Field Trip

Jason Anderson on the tenth annual Wavelengths

Left: Peter Tscherkassky, Coming Attractions, 2010, still from a black-and-white film in 35 mm, 25 minutes. Right: Thom Andersen, Get Out of the Car, 2010, still from a color film in 16 mm, 34 minutes.

AMONG THE MANY virtues of Get Out of the Car, Thom Andersen’s latest essay-film–cum-travelogue, is the often funny commentary provided by folks curious about the reasons why the filmmaker and CalArts professor is so interested in the ephemera that catch his eye. At one point, a gentleman understandably asks why Andersen is filming an empty billboard structure. By way of reply, Andersen wonders aloud whether he might be making “a movie about absence.” Says the passerby in his best deadpan: “When you make a movie about something, call me.”

Viewers who flock to the Toronto International Film Festival for the latest Oscar bait would no doubt have a similar reaction to other components of Wavelengths, the festival’s tenth annual sidebar of avant-garde film and video. Indeed, the works showcased here frequently appear to lack a familiar “something”—narrative, for one, though there are certainly stories aplenty. And for those patrons eager to discover what’s really transpiring on-screen—the studies of spaces real and invented, the questions of time and perception, the mystery and materiality of the cinematic medium and its digital descendants—Wavelengths’s selections prove to be more stimulating than the more easily recognizable fare on offer elsewhere.

A lively “city symphony” of sights and signage that is a worthy companion piece to Andersen’s Los Angeles Plays Itself (2005), Get Out of the Car is one of several major new works to receive world or North American premieres at Wavelengths. Andersen’s 16-mm film is also presented as part of Wavelengths’s first-night program of urban-oriented short pieces ranging from Callum Cooper’s Victoria, George, Edward & Thatcher (a frantically paced, iPhone-shot survey of near-identical London row houses) and Landscape, semi-surround (the latest in a series of dauntingly intricate frame-by-frame animated pieces by Japanese artist Eriko Sonoda) to Everywhere Was the Same, in which Beirut-based artist Basma Al-Sharif conveys the horror of an air strike on Gaza via an enigmatic mix of narration and slide show.
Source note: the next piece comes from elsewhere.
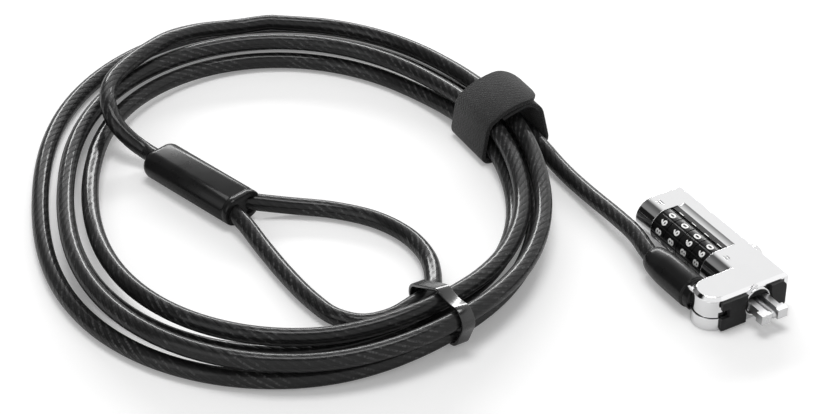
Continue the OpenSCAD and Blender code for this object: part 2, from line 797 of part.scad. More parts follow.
module coil_tie() {
    color([0.1, 0.1, 0.1]) at_row() translate([tie_x - tie_w / 2, 0, 0]) rotate([90, 0, 90])
        linear_extrude(tie_w) difference() {
            tie_outline(tie_inner_r + tie_t);
            tie_outline(tie_inner_r);
        }
}

top_cover();
bottom_cover();
chassis();
front_insert();
nose_ring();
index_bar();
dial_wheel(1);  // dial_wheel_1
dial_wheel(2);  // dial_wheel_2
dial_wheel(3);  // dial_wheel_3
dial_wheel(4);  // dial_wheel_4
clutch_hub(1);  // clutch_hub_1
clutch_hub(2);  // clutch_hub_2
clutch_hub(3);  // clutch_hub_3
clutch_hub(4);  // clutch_hub_4
spindle_tube();
locking_spindle();
spindle_spring();
detent_spring();
hook_left();
hook_right();
hook_pivot_pins();
release_button();
code_change_screw();
cover_screws();
hinge_pin();
cable_knuckle();
cable_sleeve();
cable_ferrule();
cable_lead();
cable_coil();
cable_tail();
eye_loop();
eye_sleeve();
eye_crimp();
coil_strap();
coil_tie();
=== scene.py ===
"""Looks of a coiled combination cable lock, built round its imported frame.

Sizes are millimetres about the dial axis, as in the part's own source. row() takes a
place from there to the row's frame in metres, so a piece goes where its solid is.
"""

import logging
import math
from dataclasses import dataclass, field
from enum import Enum

import bmesh
import bpy
from mathutils import Matrix, Vector


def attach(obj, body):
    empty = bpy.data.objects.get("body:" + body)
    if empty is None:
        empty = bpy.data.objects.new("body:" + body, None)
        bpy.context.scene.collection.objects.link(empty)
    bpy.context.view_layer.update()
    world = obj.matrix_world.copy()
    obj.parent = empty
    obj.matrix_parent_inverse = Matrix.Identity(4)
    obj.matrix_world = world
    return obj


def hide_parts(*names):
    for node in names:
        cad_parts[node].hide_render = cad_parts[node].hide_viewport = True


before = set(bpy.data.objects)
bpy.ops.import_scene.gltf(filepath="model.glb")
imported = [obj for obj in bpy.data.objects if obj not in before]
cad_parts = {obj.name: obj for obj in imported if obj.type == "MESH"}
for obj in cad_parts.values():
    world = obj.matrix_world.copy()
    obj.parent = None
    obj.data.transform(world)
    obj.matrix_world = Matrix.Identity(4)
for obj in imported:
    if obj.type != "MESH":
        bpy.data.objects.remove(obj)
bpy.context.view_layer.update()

LOG = logging.getLogger("cable_lock")

Flat = tuple[float, float]
Point = tuple[float, float, float]
Colour = tuple[float, float, float]

MM = 0.001
MIDDLE = (-1.225, 18.125)
AXIS_Z = 4.75
CABLE_D = 4.5


def row(point: Point | Vector) -> Vector:
    """Takes a place in millimetres about the dial axis to the row's frame in metres."""
    return Vector(((point[0] - MIDDLE[0]) * MM, (point[1] - MIDDLE[1]) * MM, point[2] * MM))


# ---------------------------------------------------------------- node trees


class Graph:
    """Places nodes in one node tree and joins their sockets."""

    def __init__(self, tree: bpy.types.NodeTree) -> None:
        """Keeps the tree that the nodes go into."""
        self.tree = tree

    def add(self, kind: str, **settings: object) -> bpy.types.Node:
        """Adds a node.

        Args:
            kind: The node's type name.
            **settings: Attributes to set on the node.

        Returns:
            The new node.
        """
        node = self.tree.nodes.new(kind)
        for name, value in settings.items():
            setattr(node, name, value)
        return node

    def put(self, target: bpy.types.NodeSocket, value: object) -> None:
        """Joins value to the socket if it is a socket, and otherwise sets it there."""
        if isinstance(value, bpy.types.NodeSocket):
            self.tree.links.new(value, target)
        else:
            target.default_value = value

    def maths(self, operation: str, *values: object) -> bpy.types.NodeSocket:
        """Adds a Math node.

        Args:
            operation: The node's operation, such as MULTIPLY.
            *values: A number or a socket for each input.

        Returns:
            The node's value socket.
        """
        node = self.add("ShaderNodeMath", operation=operation)
        for socket, value in zip(node.inputs, values):
            self.put(socket, value)
        return node.outputs[0]

    def ramp(self, value: object, low: float, high: float, start: float, end: float) -> bpy.types.NodeSocket:
        """Maps value from low..high to start..end with a smooth step, and clamps it there."""
        node = self.add("ShaderNodeMapRange", interpolation_type="SMOOTHSTEP")
        for socket, item in zip(node.inputs, (value, low, high, start, end)):
            self.put(socket, item)
        return node.outputs["Result"]

    def mix(self, share: object, first: Colour, second: Colour) -> bpy.types.NodeSocket:
        """Mixes two colours.

        Args:
            share: The second colour's share, a number or a socket.
            first: The colour at share 0, or a socket.
            second: The colour at share 1, or a socket.

        Returns:
            The mixed colour's socket.
        """
        node = self.add("ShaderNodeMix", data_type="RGBA")
        self.put(node.inputs["Factor"], share)
        for name, colour in (("A", first), ("B", second)):
            socket = [s for s in node.inputs if s.name == name and s.type == "RGBA"][0]
            self.put(socket, colour if isinstance(colour, bpy.types.NodeSocket) else (*colour, 1.0))
        return [s for s in node.outputs if s.type == "RGBA"][0]

    def noise(self, where: bpy.types.NodeSocket, size_mm: float, detail: float = 3.0) -> bpy.types.NodeSocket:
        """Adds a Noise Texture whose features are about size_mm wide, and returns its value."""
        node = self.add("ShaderNodeTexNoise")
        self.put(node.inputs["Vector"], where)
        node.inputs["Scale"].default_value = 1.0 / (size_mm * MM)
        node.inputs["Detail"].default_value = detail
        return node.outputs["Fac"]


@dataclass(frozen=True)
class GroupPort:
    """One named input or output of a shader node group."""

    name: str
    kind: str
    is_input: bool
    default: float = 0.0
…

There are three more tightly curated programs, as well as evenings devoted to new work by two longtime residents of cinema’s outer limits: James Benning and Nathaniel Dorsky. Benning’s Ruhr, filmed on high-definition video in the titular German industrial region, somehow seems a Bela Tarr–like epic of durational cinema, even though it lasts only two hours. The first hour comprises several lengthy, fixed-camera shots that reveal such locations as the interiors of a steelworks and a mosque. (In another sequence, a worker removes graffiti from what turns out to be a sculpture by Richard Serra.) The second hour invites diligent viewers to study every wisp of smoke that emerges from a stack at a Coke factory. Thus do memories of Andy Warhol’s Empire mingle with reveries about empires in decay.

Less arduous is the program of three new films by the transcendentally minded Dorsky, which mark his final efforts to make something on Kodachrome stock, his long-preferred (and recently discontinued) medium. Fellow alchemist Peter Tscherkassky also debuts Coming Attractions, a typically cunning twenty-five-minute piece that interweaves references to the early cinema trickery of Méliès and Léger, glimpses of later masterpieces (Taxi Driver, Pasolini’s Decameron), and the repeated gestures and expressions of unknown actors in the outtake reels of long-forgotten commercials. Just as kinetic are new offerings by Italian master Paolo Gioli—whose Photo Finish Figures (Il finish delle figure) is a rapturous procession of faces, eyes, and assorted shapes—and the one and only Ken Jacobs—who dazzles with two doses of strobophobic excess, including a dance-happy tribute to his friend Jonas Mekas. Like many of the veteran filmmakers represented at Wavelengths, these deans of experimental cinema are eager to show off the spring in their steps.

Wavelengths runs September 10–13 at the Art Gallery of Ontario’s Jackman Hall at the Toronto International Film Festival.